Email sends never block incident creation or auth flows. Failures are logged and observable but never surface as user-facing errors, keeping core system performance intact.

Type-safe monorepo

Full TypeScript project references across all packages. A schema change in packages/db causes immediate compile errors in every consumer service.

MVC with dependency injection

Strict 4-layer architecture (Routes → Controllers → Services → Repositories) with constructor-injected dependencies across all Express services, enabling easy unit testing and clean separation.

Authentication System

API Key (machine-to-machine)

  • X-Api-Key header → SHA-256 hash → DB lookup
  • Raw key shown once on creation, never stored
  • Populates req.auth.project for project-scoped ingestion

JWT Session (browser)

  • httpOnly cookie session → jwt.verify → DB lookup
  • Org-level only — no project scope for browser sessions
  • Email verification on signup (SHA-256 token, 24h expiry)

Tech Stack

LanguageTypeScript 5.6
RuntimeNode.js 22
API FrameworkExpress
Real-TimeSocket.IO + Redis Adapter
DatabasePostgreSQL 16 + Drizzle ORM
Job QueueBullMQ (Redis-backed)
Cache & StreamsRedis 7
FrontendNext.js 15, React 19, TailwindCSS v4
UI Componentsshadcn/ui (Radix UI)
Formsreact-hook-form + Zod
EmailBrevo (Sendinblue)
LoggingPino (structured JSON)
MonorepoTurborepo + pnpm
Process ManagerPM2

Lessons Learned

  • Redis TTLs are extremely powerful for time-based state machines.
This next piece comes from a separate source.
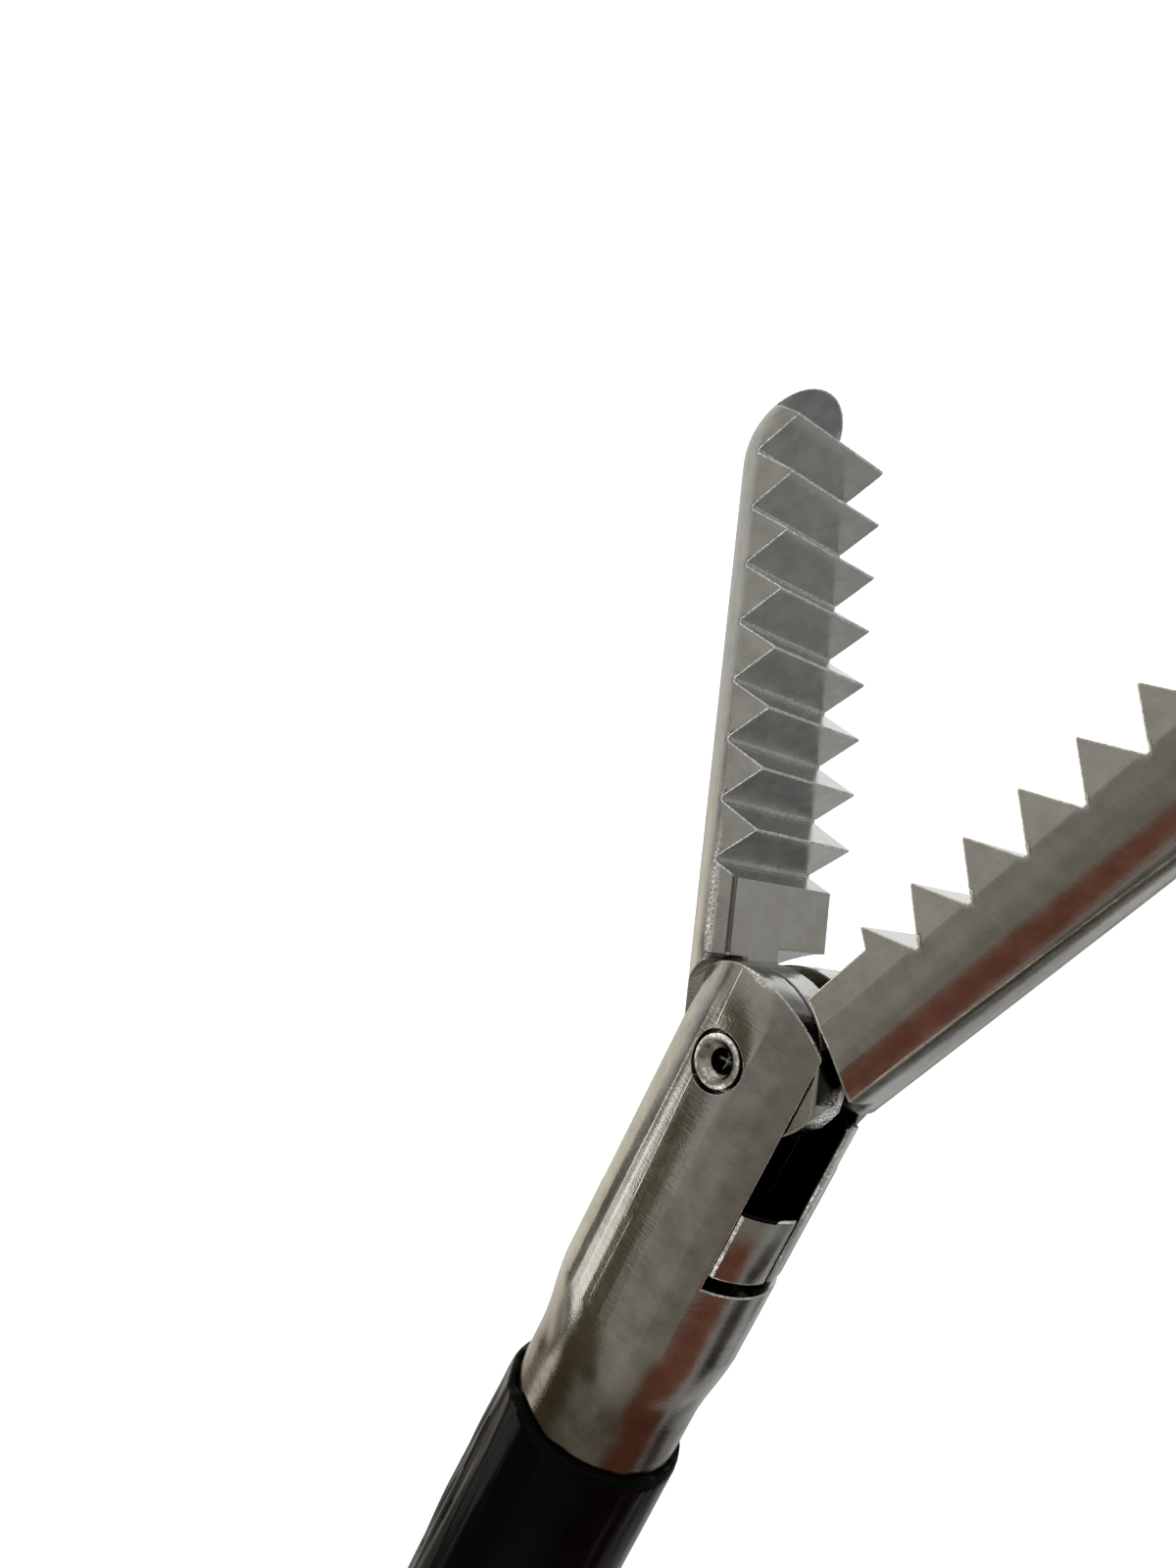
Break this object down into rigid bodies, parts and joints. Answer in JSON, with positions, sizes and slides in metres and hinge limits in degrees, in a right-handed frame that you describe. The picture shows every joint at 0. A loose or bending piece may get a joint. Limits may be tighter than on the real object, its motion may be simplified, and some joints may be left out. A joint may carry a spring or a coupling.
{
  "type": "laparoscopic grasper",
  "caption": "Slim surgical grasper with toothed double action jaws, insulated shaft, rotation knob and ring handle.",
  "frame": {"origin": "on the shaft's axis at the front face of the rotation knob", "axes": "+X along the shaft towards the jaws, +Z along the jaw pivot, rings towards -Y; it lies on its side"},
  "size_m": [0.4576, 0.1041, 0.0184],
  "materials": {
    "jaw_steel": "brushed stainless steel, edges bright from use",
    "bright_steel": "polished stainless steel",
    "tube_steel": "ground stainless steel",
    "sleeve_black": "glossy black shrink sleeve, slightly wrinkled",
    "white_bush": "low friction plastic",
    "seal_rubber": "matt",
    "hub_aluminium": "turned",
    "handle_plastic": "finely grained",
    "knob_plastic": "finely grained",
    "post_steel": "polished"
  },
  "bodies": {
    "handle": {"handle_upper_half": "handle_plastic", "handle_lower_half": "handle_plastic", "housing_screws": "bright_steel", "connector_post": "post_steel", "lever_screw": "bright_steel", "lever_nut": "bright_steel"},
    "lever": {"thumb_lever": "handle_plastic", "lever_fork": "tube_steel", "lever_bush": "white_bush"},
    "shaft": {"clevis": "jaw_steel", "pivot_rivet": "bright_steel", "outer_tube": "tube_steel", "insulation_sleeve": "sleeve_black", "front_rod_bush": "white_bush", "rear_rod_bush": "white_bush", "knob_hub": "hub_aluminium", "friction_ring": "seal_rubber", "rod_seal": "seal_rubber", "rotation_knob": "knob_plastic", "flush_port": "tube_steel", "port_cap": "seal_rubber"},
    "rod": {"push_rod": "bright_steel", "rod_ball": "bright_steel", "drive_block": "jaw_steel", "drive_pin_left": "bright_steel", "drive_pin_right": "bright_steel"},
    "left_jaw": {"jaw_left": "jaw_steel"},
    "right_jaw": {"jaw_right": "jaw_steel"}
  },
  "joints": [
    {"name": "lever_hinge", "type": "hinge", "parent": "handle", "child": "lever", "pos_m": [-0.066, 0.005, 0], "axis": [0, 0, 1], "range_deg": [-3.44, 9.03]},
    {"name": "shaft_rotation", "type": "hinge", "parent": "handle", "child": "shaft", "pos_m": [0, 0, 0], "axis": [1, 0, 0], "continuous": true},
    {"name": "rod_slide", "type": "slide", "parent": "shaft", "child": "rod", "axis": [1, 0, 0], "range_m": [-0.00031, 0.00079]},
    {"name": "left_jaw_hinge", "type": "hinge", "parent": "shaft", "child": "left_jaw", "pos_m": [0.312, 0, 0], "axis": [0, 0, 1], "range_deg": [-24.91, 9.5]},
    {"name": "right_jaw_hinge", "type": "hinge", "parent": "shaft", "child": "right_jaw", "pos_m": [0.312, 0, 0], "axis": [0, 0, 1], "range_deg": [-8.24, 21.61]}
  ],
  "couplings": [
    {"joint": "rod_slide", "follows": "lever_hinge", "m_per_rad": 0.005},
    {"joint": "left_jaw_hinge", "follows": "lever_hinge", "ratio": -2.7575},
    {"joint": "right_jaw_hinge", "follows": "lever_hinge", "ratio": 2.392}
  ]
}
Letting key expiry drive state transitions eliminates entire categories of cleanup jobs and race conditions.
  • Streams + consumer groups provide simple but reliable event pipelines. The combination of blocking reads, consumer groups, and XACK gives exactly-once delivery and crash recovery without a dedicated message broker.
  • Separating ingestion from analysis prevents API latency spikes. Decoupling the ingestion endpoint from the anomaly detection worker via BullMQ means slow analysis never stalls the client-facing API.
  • Fire-and-forget notifications prevent alerting systems from affecting core system performance. Email sends that never throw ensure a broken SMTP connection or Brevo outage cannot cascade into incident creation failures.